Asian families in the Bradford district have been warned that as many as 2,000 girls a year could be running away from home to escape forced marriages by the year 2011.

The figure has been calculated by experts at Bradford University using the rapid increase in the city's runaways and growth in population.

The statistics were revealed during secret talks conducted by the Foreign Office in Bradford yesterday in a bid to discover the size of the problem.

Last year police were called to deal with incidents involving 290 women, who were often initially reported as missing, and later found to have escaped an unwanted marriage.

Parliamentary Under Secretary of State Baroness Elizabeth Symons has asked the Consular section of the Foreign Office to arrange a national seminar in Bradford on the subject. And yesterday Mike O'Brian, Home Office Minister for race relations and immigration, visited Keighley at the request of MP Ann Cryer. He called on the Asian community to work with the Government to wipe out the practice of forced marriages. Mr O'Brian, who was at Oakbank School, said New Labour supported arranged marriages. "Arranged marriages entered into voluntarily are often very successful, are quite proper and are something the Government can support. But we do have a problem with the small number of men and women who are forced into marriages," he said.

Official figures show the number of forced marriages involving reluctant British spouses from Pakistan, India and Bangladesh has increased two- or three-fold since November 1998.

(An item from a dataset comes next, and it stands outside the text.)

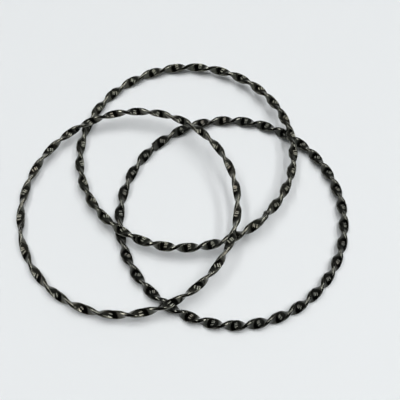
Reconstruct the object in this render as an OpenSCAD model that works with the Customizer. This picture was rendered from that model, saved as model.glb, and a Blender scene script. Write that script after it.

One of the Foreign Office's Consular officers arrived in Bradford yesterday for a two-day visit to conduct research into the scale of the problem. He spoke to Bradford police Philip Balmforth and Inspector Martin Baines, the Bishop of Bradford's Interfaith Advisor Dr Philip Lewis, Telegraph & Argus reporter Marianne Sumner and will be speaking today to airport officials.

Insp Baines supported the seminar idea, saying the publicity from articles in the T&A, backed by prominent members of the communities, had helped positive open discussion.